* **Written instruction**
Quote only the part that opens with the line containing "The three.js and" and closes with the line containing "INNER_EDGE = (0.35, 0.95)". Keep both of those lines.
-- begin Data provided --
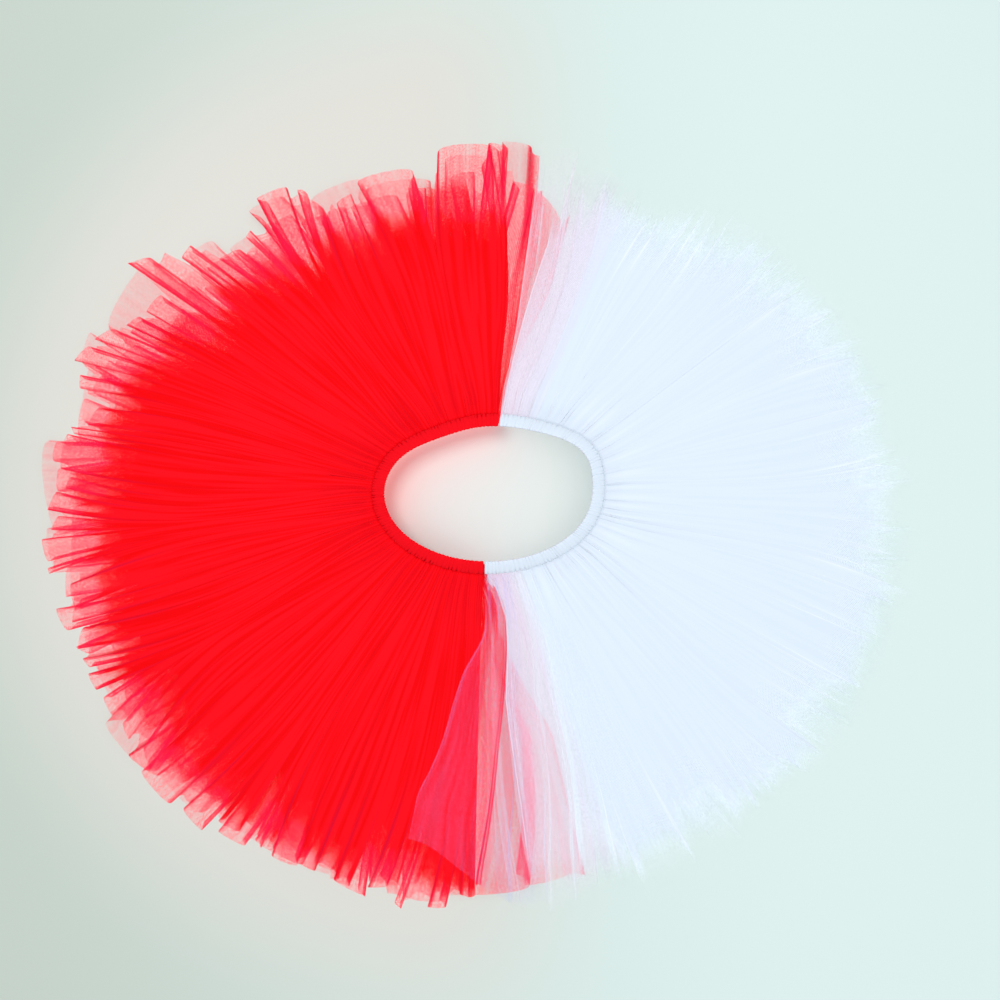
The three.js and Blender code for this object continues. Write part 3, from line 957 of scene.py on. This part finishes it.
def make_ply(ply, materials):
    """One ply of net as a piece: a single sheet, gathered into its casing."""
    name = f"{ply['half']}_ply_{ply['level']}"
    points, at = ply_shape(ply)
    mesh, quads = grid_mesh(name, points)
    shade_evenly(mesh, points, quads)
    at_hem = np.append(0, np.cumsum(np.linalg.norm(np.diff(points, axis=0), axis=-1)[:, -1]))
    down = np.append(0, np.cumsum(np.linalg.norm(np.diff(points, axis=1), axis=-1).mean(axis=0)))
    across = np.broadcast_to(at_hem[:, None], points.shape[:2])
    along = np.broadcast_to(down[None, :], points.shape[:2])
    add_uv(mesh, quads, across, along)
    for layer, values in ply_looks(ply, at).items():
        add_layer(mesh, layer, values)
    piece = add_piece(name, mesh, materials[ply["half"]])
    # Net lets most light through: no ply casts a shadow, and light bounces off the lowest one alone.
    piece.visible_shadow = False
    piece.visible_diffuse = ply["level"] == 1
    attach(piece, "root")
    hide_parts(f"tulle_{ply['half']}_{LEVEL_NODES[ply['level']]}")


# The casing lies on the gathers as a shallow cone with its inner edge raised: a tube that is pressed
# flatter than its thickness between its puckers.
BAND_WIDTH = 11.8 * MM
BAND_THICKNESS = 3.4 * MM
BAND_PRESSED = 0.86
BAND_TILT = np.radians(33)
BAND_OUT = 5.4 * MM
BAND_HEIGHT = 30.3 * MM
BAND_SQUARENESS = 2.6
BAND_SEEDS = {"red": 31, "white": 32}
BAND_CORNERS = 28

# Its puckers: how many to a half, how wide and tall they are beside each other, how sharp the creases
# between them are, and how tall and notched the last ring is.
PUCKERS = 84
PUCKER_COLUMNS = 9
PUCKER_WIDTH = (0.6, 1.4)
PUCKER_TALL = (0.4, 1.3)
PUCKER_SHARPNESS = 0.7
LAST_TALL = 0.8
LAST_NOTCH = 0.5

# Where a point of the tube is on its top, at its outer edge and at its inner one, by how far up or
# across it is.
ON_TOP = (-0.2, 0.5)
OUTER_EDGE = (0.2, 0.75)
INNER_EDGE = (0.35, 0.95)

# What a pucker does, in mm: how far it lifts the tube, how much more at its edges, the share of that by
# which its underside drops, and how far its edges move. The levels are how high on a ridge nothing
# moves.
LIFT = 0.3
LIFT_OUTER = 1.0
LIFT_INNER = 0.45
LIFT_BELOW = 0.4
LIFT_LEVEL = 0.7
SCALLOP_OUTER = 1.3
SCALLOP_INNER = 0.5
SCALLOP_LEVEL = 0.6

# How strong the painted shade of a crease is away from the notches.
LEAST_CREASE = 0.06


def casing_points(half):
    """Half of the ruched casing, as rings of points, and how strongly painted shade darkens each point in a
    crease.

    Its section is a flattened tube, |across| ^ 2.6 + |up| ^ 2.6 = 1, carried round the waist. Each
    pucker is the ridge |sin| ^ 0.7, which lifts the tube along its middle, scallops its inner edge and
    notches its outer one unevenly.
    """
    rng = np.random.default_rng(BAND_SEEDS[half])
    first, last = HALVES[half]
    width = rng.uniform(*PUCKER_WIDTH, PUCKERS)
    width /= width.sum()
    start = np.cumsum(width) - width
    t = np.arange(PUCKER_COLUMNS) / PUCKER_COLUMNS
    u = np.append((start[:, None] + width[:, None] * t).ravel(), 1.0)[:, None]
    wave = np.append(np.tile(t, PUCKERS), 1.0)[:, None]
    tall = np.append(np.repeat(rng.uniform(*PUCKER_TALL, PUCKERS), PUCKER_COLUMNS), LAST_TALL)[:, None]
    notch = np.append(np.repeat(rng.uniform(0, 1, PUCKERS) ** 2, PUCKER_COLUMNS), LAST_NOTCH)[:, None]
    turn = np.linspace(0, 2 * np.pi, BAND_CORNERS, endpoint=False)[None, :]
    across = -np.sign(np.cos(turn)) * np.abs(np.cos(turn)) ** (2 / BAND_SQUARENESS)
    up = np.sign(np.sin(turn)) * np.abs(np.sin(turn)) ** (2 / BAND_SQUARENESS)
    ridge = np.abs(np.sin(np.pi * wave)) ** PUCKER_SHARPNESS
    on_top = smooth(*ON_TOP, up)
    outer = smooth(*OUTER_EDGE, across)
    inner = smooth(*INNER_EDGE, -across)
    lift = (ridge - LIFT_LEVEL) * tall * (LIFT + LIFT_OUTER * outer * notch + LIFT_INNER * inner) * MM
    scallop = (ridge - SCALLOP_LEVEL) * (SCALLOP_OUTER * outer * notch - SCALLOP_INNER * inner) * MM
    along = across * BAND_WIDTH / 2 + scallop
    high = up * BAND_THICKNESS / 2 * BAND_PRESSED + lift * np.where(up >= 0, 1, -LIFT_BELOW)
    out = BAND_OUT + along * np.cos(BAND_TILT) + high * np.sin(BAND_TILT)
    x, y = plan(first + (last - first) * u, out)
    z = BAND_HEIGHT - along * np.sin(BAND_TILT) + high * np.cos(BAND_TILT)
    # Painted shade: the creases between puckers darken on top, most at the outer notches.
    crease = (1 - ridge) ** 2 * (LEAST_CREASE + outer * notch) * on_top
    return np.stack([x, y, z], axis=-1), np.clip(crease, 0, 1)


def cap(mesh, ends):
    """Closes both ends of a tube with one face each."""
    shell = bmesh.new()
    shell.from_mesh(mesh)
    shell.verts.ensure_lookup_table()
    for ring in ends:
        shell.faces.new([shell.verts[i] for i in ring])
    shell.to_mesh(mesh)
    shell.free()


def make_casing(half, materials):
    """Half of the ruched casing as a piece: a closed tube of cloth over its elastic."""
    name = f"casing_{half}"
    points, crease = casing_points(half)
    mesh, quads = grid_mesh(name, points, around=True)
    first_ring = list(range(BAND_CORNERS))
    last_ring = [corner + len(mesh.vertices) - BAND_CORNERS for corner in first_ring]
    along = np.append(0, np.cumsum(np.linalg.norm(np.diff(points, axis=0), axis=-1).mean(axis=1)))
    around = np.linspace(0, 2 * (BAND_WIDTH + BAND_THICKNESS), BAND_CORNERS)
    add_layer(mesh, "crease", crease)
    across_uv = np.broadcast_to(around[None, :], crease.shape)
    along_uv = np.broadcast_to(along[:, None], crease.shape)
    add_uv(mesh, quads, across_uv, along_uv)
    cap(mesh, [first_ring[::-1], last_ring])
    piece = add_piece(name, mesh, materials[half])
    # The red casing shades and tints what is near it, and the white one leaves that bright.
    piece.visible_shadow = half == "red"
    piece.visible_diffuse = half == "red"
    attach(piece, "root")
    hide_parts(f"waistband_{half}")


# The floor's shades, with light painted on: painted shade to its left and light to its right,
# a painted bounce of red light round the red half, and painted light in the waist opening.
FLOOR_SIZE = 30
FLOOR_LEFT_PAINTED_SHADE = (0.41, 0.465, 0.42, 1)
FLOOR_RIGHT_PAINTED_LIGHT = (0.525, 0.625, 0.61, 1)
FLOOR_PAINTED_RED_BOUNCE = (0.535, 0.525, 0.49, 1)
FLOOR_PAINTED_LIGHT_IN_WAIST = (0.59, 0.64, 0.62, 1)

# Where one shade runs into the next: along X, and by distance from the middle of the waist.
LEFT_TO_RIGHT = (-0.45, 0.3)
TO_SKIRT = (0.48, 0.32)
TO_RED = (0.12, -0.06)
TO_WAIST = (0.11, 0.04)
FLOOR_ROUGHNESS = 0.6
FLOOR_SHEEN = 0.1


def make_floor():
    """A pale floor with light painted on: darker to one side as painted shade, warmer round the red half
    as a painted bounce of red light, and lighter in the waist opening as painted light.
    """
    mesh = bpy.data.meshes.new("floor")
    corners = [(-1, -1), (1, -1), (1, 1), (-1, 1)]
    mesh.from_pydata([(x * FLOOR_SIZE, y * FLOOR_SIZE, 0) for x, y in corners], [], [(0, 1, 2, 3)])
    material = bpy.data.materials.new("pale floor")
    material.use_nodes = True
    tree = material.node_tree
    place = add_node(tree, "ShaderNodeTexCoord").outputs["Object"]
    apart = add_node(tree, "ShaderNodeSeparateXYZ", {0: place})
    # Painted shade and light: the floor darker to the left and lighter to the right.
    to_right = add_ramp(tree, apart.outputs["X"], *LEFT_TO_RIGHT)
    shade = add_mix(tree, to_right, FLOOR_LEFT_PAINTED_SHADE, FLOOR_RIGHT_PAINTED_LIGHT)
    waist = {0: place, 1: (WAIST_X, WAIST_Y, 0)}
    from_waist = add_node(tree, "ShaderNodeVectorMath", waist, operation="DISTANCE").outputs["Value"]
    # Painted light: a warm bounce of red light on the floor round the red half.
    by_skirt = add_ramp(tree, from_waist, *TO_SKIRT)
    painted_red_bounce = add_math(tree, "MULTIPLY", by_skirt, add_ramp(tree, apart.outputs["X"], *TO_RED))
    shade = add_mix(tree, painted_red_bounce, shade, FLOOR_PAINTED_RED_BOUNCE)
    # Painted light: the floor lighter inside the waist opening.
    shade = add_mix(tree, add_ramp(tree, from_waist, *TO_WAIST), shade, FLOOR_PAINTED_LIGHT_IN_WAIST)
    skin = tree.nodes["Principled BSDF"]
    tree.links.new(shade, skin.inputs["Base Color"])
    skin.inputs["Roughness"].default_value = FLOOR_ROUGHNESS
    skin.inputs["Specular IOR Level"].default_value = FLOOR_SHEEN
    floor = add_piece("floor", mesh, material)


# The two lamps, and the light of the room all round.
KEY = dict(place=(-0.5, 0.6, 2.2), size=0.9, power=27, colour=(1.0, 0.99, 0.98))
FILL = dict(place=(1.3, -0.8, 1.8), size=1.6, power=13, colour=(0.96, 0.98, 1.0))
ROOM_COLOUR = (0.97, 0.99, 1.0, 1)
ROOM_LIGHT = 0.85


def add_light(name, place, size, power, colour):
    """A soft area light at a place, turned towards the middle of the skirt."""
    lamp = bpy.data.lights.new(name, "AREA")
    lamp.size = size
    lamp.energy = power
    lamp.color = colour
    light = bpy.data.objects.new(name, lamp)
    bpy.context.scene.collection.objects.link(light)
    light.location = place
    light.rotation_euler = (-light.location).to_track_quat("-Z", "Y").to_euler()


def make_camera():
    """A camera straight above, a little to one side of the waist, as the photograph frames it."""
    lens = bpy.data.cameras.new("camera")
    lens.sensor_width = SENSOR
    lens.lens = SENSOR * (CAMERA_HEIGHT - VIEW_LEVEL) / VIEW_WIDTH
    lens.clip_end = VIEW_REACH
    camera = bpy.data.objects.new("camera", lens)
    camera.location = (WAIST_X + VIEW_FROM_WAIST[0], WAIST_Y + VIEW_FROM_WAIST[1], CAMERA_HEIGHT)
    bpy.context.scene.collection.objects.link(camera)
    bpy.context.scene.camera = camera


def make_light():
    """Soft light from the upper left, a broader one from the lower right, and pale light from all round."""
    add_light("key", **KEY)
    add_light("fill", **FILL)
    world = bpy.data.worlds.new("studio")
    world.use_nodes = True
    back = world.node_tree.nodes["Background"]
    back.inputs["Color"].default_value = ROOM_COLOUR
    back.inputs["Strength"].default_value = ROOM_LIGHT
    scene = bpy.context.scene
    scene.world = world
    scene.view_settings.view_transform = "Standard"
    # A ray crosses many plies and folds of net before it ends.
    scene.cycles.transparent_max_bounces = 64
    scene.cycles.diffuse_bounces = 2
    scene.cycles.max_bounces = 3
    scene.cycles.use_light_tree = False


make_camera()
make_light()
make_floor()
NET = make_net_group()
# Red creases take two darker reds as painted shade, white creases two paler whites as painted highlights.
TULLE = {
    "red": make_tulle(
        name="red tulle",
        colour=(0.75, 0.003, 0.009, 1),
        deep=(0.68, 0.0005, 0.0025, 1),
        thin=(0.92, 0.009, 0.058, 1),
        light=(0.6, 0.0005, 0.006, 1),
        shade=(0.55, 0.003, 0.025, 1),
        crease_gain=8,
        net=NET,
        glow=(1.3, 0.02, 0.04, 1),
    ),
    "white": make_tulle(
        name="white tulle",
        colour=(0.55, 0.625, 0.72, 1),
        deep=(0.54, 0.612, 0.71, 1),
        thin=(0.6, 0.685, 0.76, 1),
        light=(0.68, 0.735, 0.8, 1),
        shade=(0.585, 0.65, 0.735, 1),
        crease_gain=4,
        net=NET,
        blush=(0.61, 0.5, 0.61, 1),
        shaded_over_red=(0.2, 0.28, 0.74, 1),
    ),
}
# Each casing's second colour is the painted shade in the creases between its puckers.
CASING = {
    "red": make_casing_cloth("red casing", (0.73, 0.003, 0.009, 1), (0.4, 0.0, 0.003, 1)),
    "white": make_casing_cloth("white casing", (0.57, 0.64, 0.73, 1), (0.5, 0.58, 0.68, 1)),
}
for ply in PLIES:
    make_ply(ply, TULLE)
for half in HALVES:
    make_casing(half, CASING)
-- end Data provided --
-- begin Data provided --
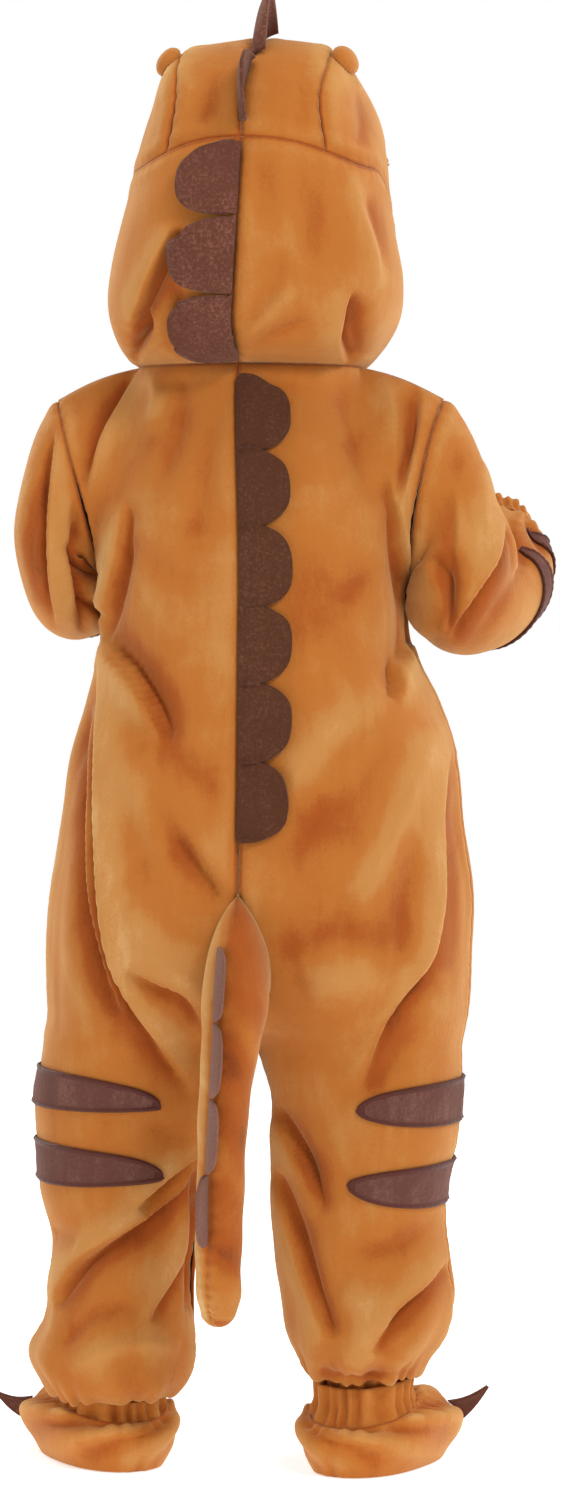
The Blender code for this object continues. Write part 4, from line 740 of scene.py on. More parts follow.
-- end Data provided --
* **Correct answer**
The three.js and Blender code for this object continues. Write part 3, from line 957 of scene.py on. This part finishes it.
def make_ply(ply, materials):
    """One ply of net as a piece: a single sheet, gathered into its casing."""
    name = f"{ply['half']}_ply_{ply['level']}"
    points, at = ply_shape(ply)
    mesh, quads = grid_mesh(name, points)
    shade_evenly(mesh, points, quads)
    at_hem = np.append(0, np.cumsum(np.linalg.norm(np.diff(points, axis=0), axis=-1)[:, -1]))
    down = np.append(0, np.cumsum(np.linalg.norm(np.diff(points, axis=1), axis=-1).mean(axis=0)))
    across = np.broadcast_to(at_hem[:, None], points.shape[:2])
    along = np.broadcast_to(down[None, :], points.shape[:2])
    add_uv(mesh, quads, across, along)
    for layer, values in ply_looks(ply, at).items():
        add_layer(mesh, layer, values)
    piece = add_piece(name, mesh, materials[ply["half"]])
    # Net lets most light through: no ply casts a shadow, and light bounces off the lowest one alone.
    piece.visible_shadow = False
    piece.visible_diffuse = ply["level"] == 1
    attach(piece, "root")
    hide_parts(f"tulle_{ply['half']}_{LEVEL_NODES[ply['level']]}")


# The casing lies on the gathers as a shallow cone with its inner edge raised: a tube that is pressed
# flatter than its thickness between its puckers.
BAND_WIDTH = 11.8 * MM
BAND_THICKNESS = 3.4 * MM
BAND_PRESSED = 0.86
BAND_TILT = np.radians(33)
BAND_OUT = 5.4 * MM
BAND_HEIGHT = 30.3 * MM
BAND_SQUARENESS = 2.6
BAND_SEEDS = {"red": 31, "white": 32}
BAND_CORNERS = 28

# Its puckers: how many to a half, how wide and tall they are beside each other, how sharp the creases
# between them are, and how tall and notched the last ring is.
PUCKERS = 84
PUCKER_COLUMNS = 9
PUCKER_WIDTH = (0.6, 1.4)
PUCKER_TALL = (0.4, 1.3)
PUCKER_SHARPNESS = 0.7
LAST_TALL = 0.8
LAST_NOTCH = 0.5

# Where a point of the tube is on its top, at its outer edge and at its inner one, by how far up or
# across it is.
ON_TOP = (-0.2, 0.5)
OUTER_EDGE = (0.2, 0.75)
INNER_EDGE = (0.35, 0.95)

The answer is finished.